Study Notes

Early Elizabethan England (1558-1588): Elizabethan Society

Level:
GCSE
Board:
AQA, Edexcel, OCR, Eduqas

Last updated 15 Jul 2024

Elizabethan society was a very different place to the society that we live in today. Many of the things we take for granted now simply did not exist in Elizabeth’s time. Society was based on strict social structures that ensured everyone knew their place. It was through this system that Elizabethan society functioned.

The Procession Picture, c. 1600

At the top of the social structure was the Monarch. Below them came the nobility and gentry. Both the nobility and gentry would have owned quite a lot of land. Under the gentry came the Yeomen. Yeomen were lesser gentry who owned land but not as much as the nobility and gentry.

Underneath the yeomen were the Tenant farmers, these were people who rented their land from the yeomen or gentry. Beneath all of this were the labouring poor who did not own any land, and then at the bottom of the pile came the homeless and vagrants.

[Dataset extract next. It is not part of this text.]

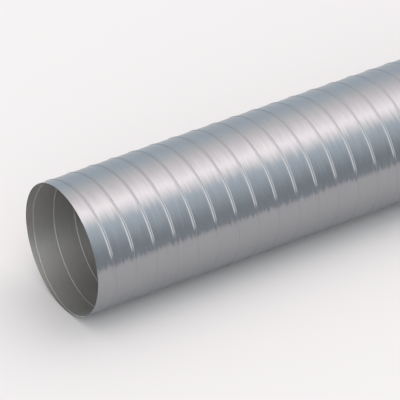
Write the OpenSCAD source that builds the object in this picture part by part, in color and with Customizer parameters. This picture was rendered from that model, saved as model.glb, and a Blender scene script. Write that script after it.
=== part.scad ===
// Flexible aluminium duct: one strip wound on a helix, each turn folded into the last by a lock seam

/* [Duct] */
// Bore, which a spigot of the same size goes into
bore_d = 150; // [100:1:200]
// Length of the piece, cut square at both ends
duct_length = 1000; // [250:50:1200]
// How far a spigot seats in each end
spigot_depth = 60; // [30:5:120]

/* [Strip] */
// Travel of the strip along the duct in one turn
seam_pitch = 26; // [21:0.5:40]
// Wall at the leading edge of a band, beside the seam before it
wall_t = 0.9; // [0.7:0.1:2]
// How far a band flares from its leading edge to its trailing edge
band_flare = 0.3; // [0:0.1:1.5]

/* [Lock seam] */
// Width of the folded seam
seam_w = 2.6; // [1.5:0.1:5]
// Height of the folded seam above the leading edge of a band
seam_h = 0.7; // [0.4:0.1:2]
// Length of the slope on each flank of the seam
seam_flank = 0.4; // [0.2:0.1:0.7]
// Angle from straight down at which the seam runs out at the open end
seam_angle = -20; // [-180:5:180]

/* [Winding] */
// Flat sides in one turn of the strip
turn_sides = 32; // [28:4:36]

/* [Hidden] */
aluminium = "#b4bac0";
bore_r = bore_d / 2;
band_r = bore_r + wall_t;
crest_r = band_r + seam_h;
// The duct rests on one flat side of the seam's crest
rest_h = crest_r * cos(180 / turn_sides);
round_sides = 180;
over = 1;
// How far the flat sides inside the duct lie outside the round bore at its ends
side_gap = 0.05;

// Profile of one band and its seam: distance along the duct from the band's leading edge, and radius
PROFILE = [
    [0, band_r],
    [seam_pitch - seam_w, band_r + band_flare],
    [seam_pitch - seam_w + seam_flank, crest_r],
    [seam_pitch - seam_flank, crest_r],
];
rows = len(PROFILE);
// The skin starts about two turns early, so that its closed ends lie past both cuts
start_z = seam_w / 2 - seam_pitch * (2 + seam_angle / 360);
steps = ceil(turn_sides * (duct_length - start_z + seam_flank) / seam_pitch);

// Turns of the helix up to a corner; the first corner is half a side from straight down
function turns_at(step) = (step + 0.5) / turn_sides;

// Point of the skin on one row of the profile, after a number of steps round the helix
function skin_point(step, row) =
    let (angle = 360 * turns_at(step))
    [
        PROFILE[row][1] * cos(angle),
        PROFILE[row][1] * sin(angle),
        start_z + seam_pitch * turns_at(step) + PROFILE[row][0]
    ];

// Place of that point in the list of all points
function skin_index(step, row) = step * rows + row;

// Two triangles between four corners, given anticlockwise as seen from inside the duct
function quad(a, b, c, d) = [[a, b, c], [a, c, d]];

// Outer skin as a closed solid: a true helix, with a point past each cut to close it
module wound_skin() {
    skin = [for (step = [0:steps], row = [0:rows - 1]) skin_point(step, row)];
    low_tip = len(skin);
    high_tip = low_tip + 1;
    tips = [
        [0, 0, start_z - seam_pitch],
        [0, 0, start_z + seam_pitch * (steps / turn_sides + 2)]
    ];

    // The band and the seam, along the whole strip
    strip = [
        for (step = [0:steps - 1], row = [0:rows - 2])
            each quad(skin_index(step, row), skin_index(step, row + 1),
                      skin_index(step + 1, row + 1), skin_index(step + 1, row))
    ];
    // The seam's last flank, down to the leading edge of the next turn
    last_flank = [
        for (step = [0:steps - turn_sides - 1])
            each quad(skin_index(step, rows - 1), skin_index(step + turn_sides, 0),
                      skin_index(step + turn_sides + 1, 0), skin_index(step + 1, rows - 1))
    ];
    low_rim = concat(
        [for (row = [0:rows - 1]) skin_index(0, row)],
        [for (step = [turn_sides:-1:1]) skin_index(step, 0)]
    );
    high_rim = concat(
        [for (row = [rows - 1:-1:0]) skin_index(steps, row)],
        [for (step = [steps - turn_sides:steps - 1]) skin_index(step, rows - 1)]
    );
    caps = [
        for (i = [0:len(low_rim) - 1]) [low_rim[(i + 1) % len(low_rim)], low_rim[i], low_tip],
        for (i = [0:len(high_rim) - 1]) [high_rim[(i + 1) % len(high_rim)], high_rim[i], high_tip]
    ];
    polyhedron(points = concat(skin, tips), faces = concat(strip, last_flank, caps), convexity = 10);
}

// The way through: a round bore where a spigot seats, and flat sides like the skin's between them
module passage() {
    corner_r = (bore_r + side_gap) / cos(180 / turn_sides);
    corners = [
        for (i = [0:turn_sides - 1])
            let (angle = 360 * turns_at(i))
            corner_r * [cos(angle), sin(angle)]
    ];
    translate([0, 0, -over])
        cylinder(r = bore_r, h = duct_length + 2 * over, $fn = round_sides);
    translate([0, 0, spigot_depth])
        linear_extrude(height = duct_length - 2 * spigot_depth)
            polygon(corners);
}

// The duct lies along X on the floor, with its open end at -X
module spiral_duct() {
    color(aluminium)
        translate([-duct_length / 2, 0, rest_h])
            rotate([0, 90, 0])
                difference() {
                    intersection() {
                        wound_skin();
                        cylinder(r = crest_r + over, h = duct_length, $fn = round_sides);
                    }
                    passage();
                }
}

spiral_duct();
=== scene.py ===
"""Flexible aluminium duct: one strip wound on a helix, each turn locked to the last along a folded seam"""

import math

import bpy
import numpy as np
from bpy.props import FloatProperty, FloatVectorProperty, IntProperty, PointerProperty
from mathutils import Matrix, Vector


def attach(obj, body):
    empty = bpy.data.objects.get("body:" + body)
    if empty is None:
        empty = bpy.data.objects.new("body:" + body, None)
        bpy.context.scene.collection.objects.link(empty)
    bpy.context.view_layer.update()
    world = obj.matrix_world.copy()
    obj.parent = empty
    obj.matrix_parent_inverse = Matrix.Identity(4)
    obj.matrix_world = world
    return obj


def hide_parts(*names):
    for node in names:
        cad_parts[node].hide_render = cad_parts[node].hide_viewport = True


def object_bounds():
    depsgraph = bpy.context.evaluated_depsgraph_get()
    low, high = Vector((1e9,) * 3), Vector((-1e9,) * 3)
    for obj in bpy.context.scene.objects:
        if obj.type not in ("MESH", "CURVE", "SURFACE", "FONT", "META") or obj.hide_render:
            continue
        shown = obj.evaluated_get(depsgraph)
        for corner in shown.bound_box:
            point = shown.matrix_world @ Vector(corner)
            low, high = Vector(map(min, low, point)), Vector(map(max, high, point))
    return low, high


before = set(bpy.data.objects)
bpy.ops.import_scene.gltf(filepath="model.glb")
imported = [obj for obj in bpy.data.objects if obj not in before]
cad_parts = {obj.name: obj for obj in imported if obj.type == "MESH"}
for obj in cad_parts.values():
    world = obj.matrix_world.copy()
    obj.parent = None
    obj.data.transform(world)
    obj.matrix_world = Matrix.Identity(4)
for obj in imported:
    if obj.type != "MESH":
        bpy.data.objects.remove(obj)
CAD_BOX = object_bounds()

bl_info = {
    "name": "Spiral Duct",
    "version": (1, 0),
    "blender": (4, 5, 0),
    "location": "View3D > Sidebar > Spiral Duct",
    "description": "Winds a flexible aluminium duct from one strip and sets it on a studio floor",
    "category": "Add Mesh",
}

MM = 0.001
LOW, HIGH = CAD_BOX
AXIS_Z = (LOW.z + HIGH.z) / 2
WALL = 0.45 * MM
MERGE_GAP = 0.01 * MM
STRIP_MAP = "Strip"


def linear(hex_colour):
    """An sRGB hex colour as linear red, green and blue"""
    parts = [int(hex_colour[i:i + 2], 16) / 255 for i in (1, 3, 5)]
    return tuple(c / 12.92 if c <= 0.04045 else ((c + 0.055) / 1.055) ** 2.4 for c in parts)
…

This structure kept order in society. It did this because those people in the structure respected the level above them, and if you had people below you, you had to care for them when times were hard. Respect should flow up the system, and care should flow down.

This structure was common in the countryside, which is where most people lived in the country. However, it could also be found in the towns. In towns, instead of being about how much land you owned, it was all about money. The wealthy were at the top, and the poor were at the bottom.